アーティストとコンサートプロモーター 信頼関係によって生まれた復興支援
撮影:宇都宮輝
「プリプリの再結成は、本当に欲のない、美しいものだったと自信を持っていえる」(岸谷)
「無欲でやっていると、魔法のように会場も見つかるんですよ」(中西)
2011年3月11日、東日本大震災が発生してから、エンタテインメント業界では多くの人々が「被災地のために何ができるだろうか」と考え、迷い、それぞれが行動を起こしました。その中でもプリンセス プリンセスの再結成プロジェクトは、広く一般的にも話題になっただけではなく、具体的かつ大きな支援実績を残しました(4ページ参照)。また先日、第1次、2次に続く第3次支援が、来年3月にオープンする「チームスマイル・仙台PIT」建設資金の寄付に決まり、プリンセス プリンセスがこけら落とし公演を務めることを発表。2012年11月の仙台サンプラザホール公演から始まったプロジェクトのラストステージが決まりました。
このプロジェクトは「ライブのチケット代が復旧・復興支援のための義援金になる」形式だったこともあり、「アーティストとコンサートプロモーターが一緒に進めたプロジェクト」だったともいえます。アーティストとは、いうまでもなくプリンセス プリンセスの5人のメンバー。プロモーターとはディスクガレージの代表取締役である中西健夫ACPC会長。今号の連載対談では、メンバーを代表して岸谷香さんが登場。中西会長とこれまでの歩みを振り返り、岸谷さんにはライブ・エンタテインメント全般へのご意見も伺いました。
岸谷:震災直後、メンバーとメールでお互いの安否を確認し合いながら、「今、私にできることって、なんだろう」と考えているうちに、「もし、プリンセス プリンセスが再結成したら」というイメージが漠然とよぎったんです。私の中で「1人では絶対できないことが、再結成すればできるだろうな」という思いが生まれてしまった。最初は葛藤ですよね。「でも、無理だよ」と何度も考え直して……。
中西:あの時は皆、気持ちのほうが先走っていたところがありました。多くのミュージシャンも何をやるべきか、不安と迷いがあったと思います。

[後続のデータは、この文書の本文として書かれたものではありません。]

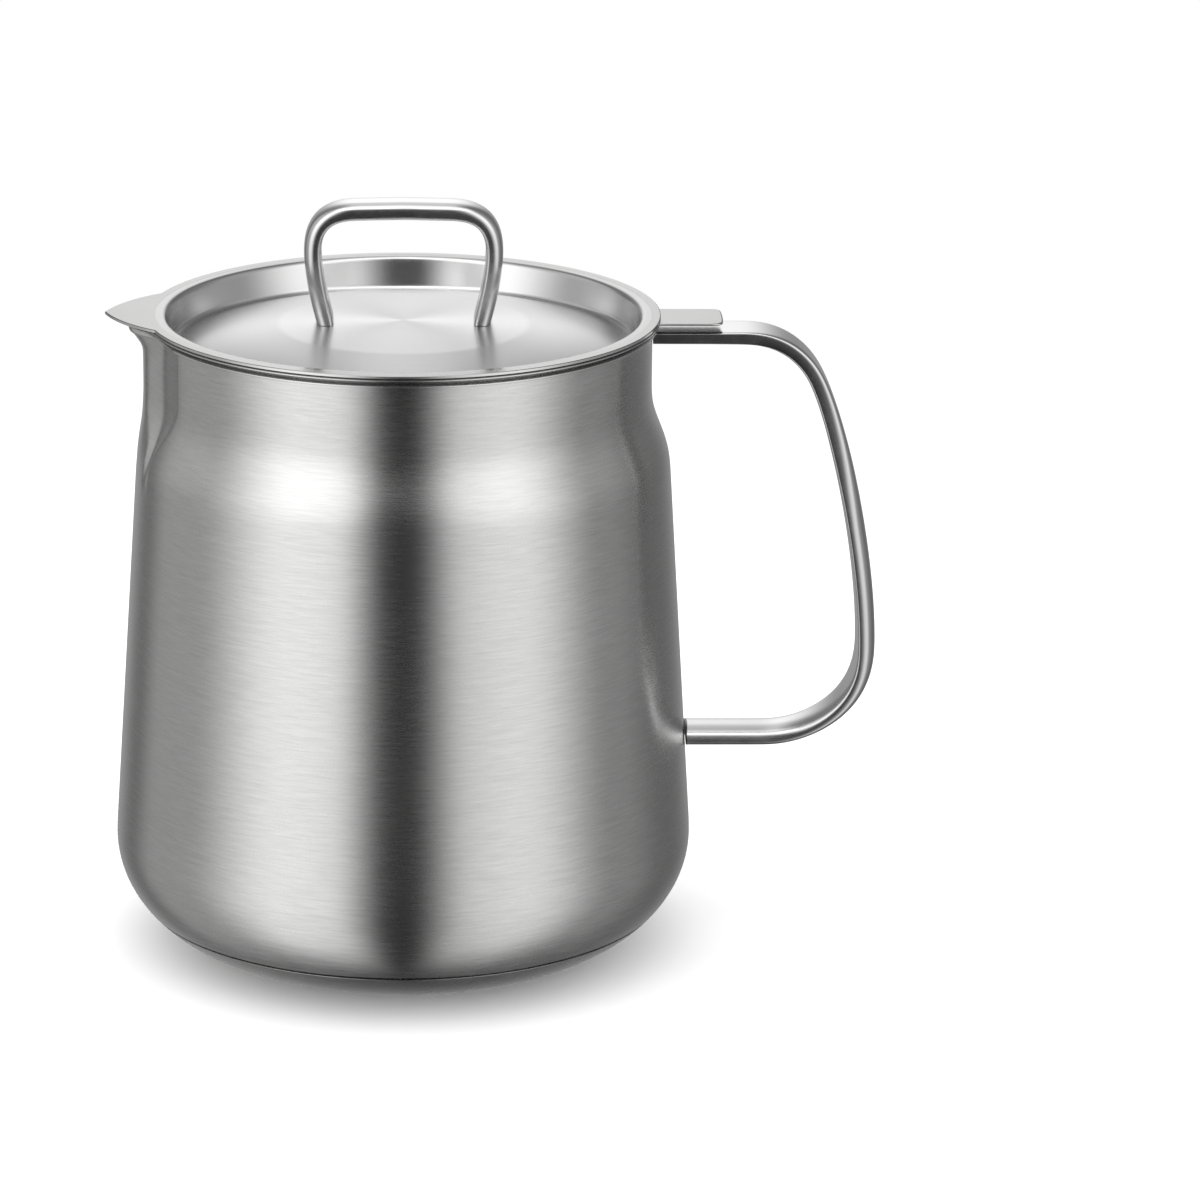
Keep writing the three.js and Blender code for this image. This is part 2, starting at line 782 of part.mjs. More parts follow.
// Basket floor: round diamond-mesh sheet with a plain edge, inside the bottom band
function basketFloor() {
  const radius = meshBottomRadius - meshWall - seatGap;
  const bottom = basketFoot + bandWall + seatGap;
  const shape = new THREE.Shape();
  shape.absarc(0, 0, radius, 0, 2 * Math.PI);
  const slant = Math.hypot(floorCellWidth, floorCellLength);
  const shrink = 1 - floorStrand * slant / (floorCellWidth * floorCellLength);
  const halfWidth = shrink * floorCellWidth / 2;
  const halfLength = shrink * floorCellLength / 2;
  const reach = radius - floorRim;
  const across = Math.ceil(2 * radius / floorCellWidth);
  const along = Math.ceil(2 * radius / floorCellLength);
  for (let row = -along; row <= along; row += 1) {
    for (let column = -across; column <= across; column += 1) {
      const x = column * floorCellWidth / 2;
      const y = row * floorCellLength / 2;
      const widthFits = Math.hypot(Math.abs(x) + halfWidth, y) < reach;
      const lengthFits = Math.hypot(x, Math.abs(y) + halfLength) < reach;
      if ((row + column) % 2 === 0 && widthFits && lengthFits) {
        const hole = new THREE.Path();
        hole.moveTo(x - halfWidth, y);
        hole.lineTo(x, y - halfLength);
        hole.lineTo(x + halfWidth, y);
        hole.lineTo(x, y + halfLength);
        hole.closePath();
        shape.holes.push(hole);
      }
    }
  }
  const geometry = new THREE.ExtrudeGeometry(shape, {
    depth: floorSheet,
    bevelEnabled: false,
    curveSegments: smallRoundSteps,
  });
  geometry.translate(0, 0, bottom);
  return geometry;
}

// Bottom band: rolled strip with two beads and a shelf under the mesh
function bottomBand() {
  const outside = bandInside + bandWall;
  const top = basketFoot + bandHeight;
  const bead = (height) => [
    point(outside, height - bandBead),
    point(outside + bandBead * 3 / 4, height - bandBead / 2),
    point(outside + bandBead * 3 / 4, height + bandBead / 2),
    point(outside, height + bandBead),
  ];
  const shelf = bandInside - bandShelf;
  return revolve([
    point(shelf, basketFoot),
    point(outside, basketFoot),
    ...bead(basketFoot + bandHeight / 5),
    ...bead(basketFoot + bandHeight / 2),
    point(outside, top),
    point(bandInside, top),
    point(bandInside, basketFoot + bandWall),
    point(shelf, basketFoot + bandWall),
    point(shelf, basketFoot),
  ], smallRoundSteps);
}

// Bail: one wire, its ends turned out through the collar, its middle bent to a point.
// Modelled upright about its hinge line, then laid down on the basket's rim.
function basketBail() {
  const legReach = collarRadius - collarWall - seatGap - bailWire;
  const halfShares = [[1, 0.04], [0.985, 0.19], [0.885, 0.41], [0.65, 0.637], [0.27, 0.82]];
  const side = new THREE.SplineCurve(halfShares.map(([x, y]) => point(x * legReach, y * bailReach)));
  const elbowCentre = legReach + bailElbow;
  const turn = [-Math.PI / 2, -Math.PI];
  const elbow = arcPoints(elbowCentre, bailElbow, bailElbow, bailElbow, ...turn, elbowSteps);
  const half = [
    point(bailPinReach, 0),
    ...elbow,
    ...side.getPoints(bailSideSteps),
  ];
  const mirrored = half.map((p) => point(-p.x, p.y));
  const path = [...mirrored, point(0, bailReach), ...half.reverse()];
  const sectionAt = () => {
    const points = [];
    for (let step = 0; step < wireSides; step += 1) {
      const angle = 2 * Math.PI * step / wireSides;
      points.push(point(bailWire / 2 * Math.cos(angle), bailWire / 2 * Math.sin(angle)));
    }
    return points;
  };
  return sweepBar(path, sectionAt, () => {});
}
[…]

岸谷:最終的には「私が死んだ時にもし天国に行けても、入口で神様に怒られちゃうだろうな」と思ったんです。「お前は震災の時、本当はこれだけのことができると分かっていて、見て見ぬふりをしたな」と。でも、現実的に再結成をどう進めればいいのか分からない。今はメンバーが同じ事務所に所属しているわけではないし、プロジェクトを進めるための窓口とか、お金の管理とか、責任を持って進めてくれる存在が必要でした。それでまず中西さんに相談したんです。
中西:まぁ、保証人みたいな存在ですよね(笑)。
岸谷:私も自分が冷静に判断できているか自信がなかったし、中西さんが「いや、それは無理でしょう」というかもしれないし。内心はちょっと止めて欲しい気持ちもありつつ(笑)。でも実際には、中西さんがいきなりすごく盛り上がって。「僕もやる気が出てきた」「再結成のニュースが伝わった時点で、全国のプロモーターも励まされると思う」といってくれて。「もうこれは成功した!」くらいの勢いとオーラがありましたから。
中西:ただ、演奏から長く離れていたメンバーもいたし、本当に以前のようなレベルでバンドができるかという不安は正直ありました(笑)。
岸谷:そこは私が責任を持つしかないでしょう(笑)。あとは作品をリリースするための再結成ではなく、被災地でライブをやることと、他の地域でライブをやってできるだけ多くの義援金を集めることが目的だったので、中西さんのようなライブのプロフェッショナルがやっぱり必要だったと思います。プリプリとして現役で活動しているわけじゃないから、どれくらいの会場でやればいいのかも分からないし……とにかく16年振りなんですから。
中西:僕も悩みに悩んで、まずどれくらいの人が観たいと思っているのかデータを取ることから始めて、武道館を押さえて。その前にバンドとしてのリハビリも必要だというので、イベントを企画して、夏フェスに出てもらって。そこは緻密な計算をしました(笑)。
岸谷:それとメンバーもそうだし、中西さんもそうだし、プロジェクトを進める間、誰からも自分の利益を考えた発言が一切出なくて、グッとみんながまとまった。だからあの時の再結成は、本当に欲のない、美しいものだったと自信を持っていえるし、ああいうステージは経験したことがなかったですね。
中西:無欲でやっていると、魔法のように会場も見つかるんですよ。(追加公演の)東京ドームがクリスマスイブに空いているなんて、奇跡的ですよ。
岸谷:すべてがドラマチックでした。